Como cuento en la entrada de más abajo, los occidentales estamos demasiado acostumbrados a seguir unos horarios concretos en lugares específicos, en lo que a castillos de fuegos artificiales se refiere. Eso es lo que esperamos durante un año entero y eso es lo que queremos, cualquier cosa distinta es rechazada.
En mi caso particular, he crecido esperando la noche de San Bartolomé, 24 de agosto, cuando mi pueblo celebra sus fiestas de verano. Cada año, a las 12 de la medianoche (si la lluvia lo permite) y desde Sa Punta des Molí, se lanzan decenas de palmeras de color al cielo, cientos de cohetes luminosos atraviesan las nubes, las aguas de la bahía no bastan para reflejar unos rayos de ilusión tan efímeros, el eco de las montañas retumba en nuestros pechos, el tiempo se detiene para contemplar 20 escasos minutos de este momento tan esperado.
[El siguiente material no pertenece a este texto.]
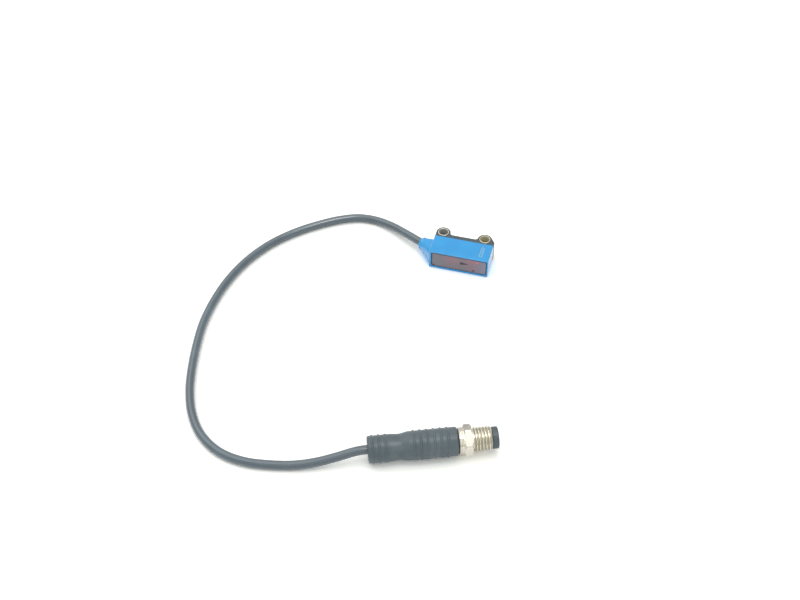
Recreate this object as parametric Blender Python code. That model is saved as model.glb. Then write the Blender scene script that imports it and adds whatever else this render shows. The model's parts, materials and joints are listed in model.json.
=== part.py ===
"""Miniature diffuse photoelectric sensor with a cable and an M8 plug.

Sizes are in millimetres and become metres where a mesh is made. The head frame has its corner
at the cable end of the front face: X runs along the head, Y back from the window to the
mounting ears, and Z up from the lower side face to the upper one. The plug frame starts at the
plug's rear end, with X along the plug's axis.
"""

from math import acos, asin, atan2, ceil, cos, hypot, pi, radians, sin, sqrt, tan, tau

import bmesh
import bpy
import numpy as np
from mathutils import Matrix, Vector

MM = 0.001

# Clearances
SEAM = 0.1    # joint lines that show: window, light guide, rear cover
SEAT = 0.2    # inner pieces on their seats
PRESS = 0.06  # metal that is pressed or moulded into plastic
RUN = 0.2     # coupling screw on the contact carrier
TABLE = 0.02  # pieces that lie on the table beside the head
OVERSHOOT = 1.0  # how far a cutter runs out of the face that it opens

# Head shell
LENGTH = 21.8
THICKNESS = 7.7
SHELL_DEPTH = 9.2
EDGE_RADIUS = 0.4
LIP_CABLE_END = 0.95
LIP_FAR_END = 0.45
LIP_LOWER = 1.0
LIP_UPPER = 0.35
LEDGE = 0.5

# Front window
WINDOW_THICKNESS = 1.0
WINDOW_SET_BACK = 0.05
WINDOW_CORNER = 0.45
WINDOW_CHAMFER = 0.12

# Cable spout on the cable end
SPOUT_SLANT = radians(25.0)
SPOUT_AXIS_DEPTH = 5.6
SPOUT_DIAMETER = 5.0
SPOUT_REACH = 5.3
SPOUT_STRAIGHT = 1.5
SPOUT_RIM = 1.1
SPOUT_BASE_REAR = 8.0
SPOUT_BASE_INSET = 0.3
SPOUT_BASE_CORNER = 1.6

# Rear cover and its ears
COVER_THICKNESS = 1.6
COVER_EDGE = 0.18
COVER_RIM_WALL = 0.6
COVER_RIM_DEPTH = 1.1
EAR_DIAMETER = 5.2
EAR_SPACING = 15.45
EAR_BACK = 11.7
EAR_FILLET = 1.1
EAR_INSET = 0.2
BUSHING_DIAMETER = 4.2
BUSHING_BORE = 3.2
BUSHING_CHAMFER = 0.15
BUSHING_INSET = 0.1

# Optics
CARRIER_DEPTH = 3.9
CABLE_SPACE = 3.2
EMITTER_OFFSET = 3.9
EMITTER_LENS_DIAMETER = 4.0
RECEIVER_LENS_WIDTH = 7.4
RECEIVER_LENS_HEIGHT = 4.0
RECEIVER_POCKET_CORNER = 0.4
LENS_EDGE = 0.5
LENS_CROWN = 0.6
LENS_SEAT = 0.4
LENS_SPACING = 9.2
TUNNEL_MOUTH = 0.8  # share of the lens pocket where its tunnel starts

# Circuit board and what it carries
BOARD_THICKNESS = 0.8
BOARD_END_ROOM = 1.0
EMITTER_CHIP = (1.6, 1.6)
RECEIVER_CHIP = (3.0, 2.4)
OPTO_HEIGHT = 0.45
DOME_DIAMETER = 1.2
EVALUATION_CHIP = (3.2, 3.2, 0.75)
INDICATOR_WIDTH = 0.8
INDICATOR_HEIGHT = 1.0
INDICATOR_PITCH = 1.3

# Indicator light guide in the upper face
GUIDE_WIDTH = 1.2
GUIDE_LENGTH = 5.2
GUIDE_FROM_FAR_END = 3.35
GUIDE_FROM_FRONT = 2.0

# Cable, its cores and its seal
CABLE_DIAMETER = 3.0
CABLE_BORE_PLAY = 0.2
CABLE_INNER_END = 1.5
CORE_DIAMETER = 0.8
CORE_CIRCLE = 0.75
CORE_STRAIGHT = 0.5
CORE_RISE = 0.9
CORE_SWEEP = 0.2
SEAL_WALL = 0.5
SEAL_LENGTH = 1.2
POINT_PITCH = 2.0
PAD_SPACING = 1.15
PAD_FROM_BOARD_END = 1.2

# Route of the cable on the table, as distance along X and Y and lift above the table
CABLE_ROUTE = (
    (-11.2, 11.3, 1.9), (-18.4, 15.5, 0.7), (-25.3, 17.7, 0.0), (-31.5, 17.3, 0.0),
    (-37.8, 14.6, 0.0), (-44.8, 9.8, 0.0), (-52.1, 3.3, 0.0), (-58.7, -4.9, 0.0),
    (-63.8, -15.0, 0.0), (-67.0, -26.5, 0.0), (-68.2, -38.5, 0.0), (-67.9, -49.0, 0.0),
    (-66.2, -59.3, 0.0), (-63.9, -69.0, 0.0), (-60.9, -78.4, 0.0), (-56.6, -87.2, 0.0),
    (-50.4, -94.8, 0.0), (-42.2, -99.7, 0.0), (-33.4, -101.1, 0.0), (-25.6, -100.2, 0.0),
    (-18.4, -98.5, 0.1), (-11.6, -96.0, 0.8), (-5.9, -93.2, 1.8),
)

# Plug
PLUG_PLACE = (2.96, -88.8)
PLUG_HEADING = radians(21.4)
PLUG_LENGTH = 28.2
PLUG_CABLE_DEPTH = 12.0
TAIL_DIAMETER = 8.6
TAIL_LENGTH = 6.5
TAIL_ROUND = 0.5
WAIST_DIAMETER = 8.2
WAIST_PLACE = 10.0
GRIP_DIAMETER = 9.2
GRIP_START = 13.2
GRIP_ROUND = 1.0
RIB_WIDTH = 0.8
RIB_HEIGHT = 0.25
RIB_PITCH = 2.12
TAIL_RIBS = 3
TAIL_RIB_START = 1.5
GRIP_RIBS = 6
GRIP_RIB_START = 14.5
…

Ayer me di cuenta de algo. ¿Y si me estoy equivocando?
Anoche los humildes petardos y cohetes lanzados desde el patio o la calle más sucia por un chino, que gastó gran parte de sus ahorros en esos rayos de ilusión, me parecieron vulgares, ordinarios, normales... No contemplaba su brillo ni dejaba entrar en mí la fuerza de su estruendo. Sólo veía el peligro de acercarse demasiado.
A las 12 todo cambió. No eran las vulgares tracas de una calle, no eran los petardos baratos de un vecindario, no eran las bengalas ordinarias de un barrio, no eran las normales palmeras de fuego de un distrito. Era todo: era la ciudad y el hutong, era la chispa y el rayo, era el caos y la armonía, era el uno y el "todos". Me sentí abrumado, me sentí rodeado, sentí miedo y curiosidad, simplemente me sentí bien.
El perfecto castillo de fuegos artificiales organizado por el ayuntamiento de San Antonio un 24 de agosto a las 12 de la medianoche en la bahía está bien para impresionar a los niños. Pero ya es hora de crecer. Es hora de hacerse un hombre, de que sea mi mano la que encienda la mecha de un vulgar cohete comprado en el maltrecho tenderete de la esquina. Tal vez su luz no ilumine un imperio ni su estruendo enmudezca cien cañones, pero si su brillo alumbra mi corazón y su sonido palpita en mi interior, ¿qué más puedo pedir?
Ayer recordé una escena de la película de Disney Aladín, cuando Jasmin y él acaban de cantar Un Mundo Ideal y se sientan a contemplar los fuegos artificiales desde un tejado chino (la Ciudad Prohibida?). Sin lámpara mágica ni alfombra voladora, he conseguido meterme en su piel, a falta de otro pequeño detalle...
Los cuentos sí pueden hacerse realidad, aunque no al pie de la letra. Y quien lo dude, que comience a leer.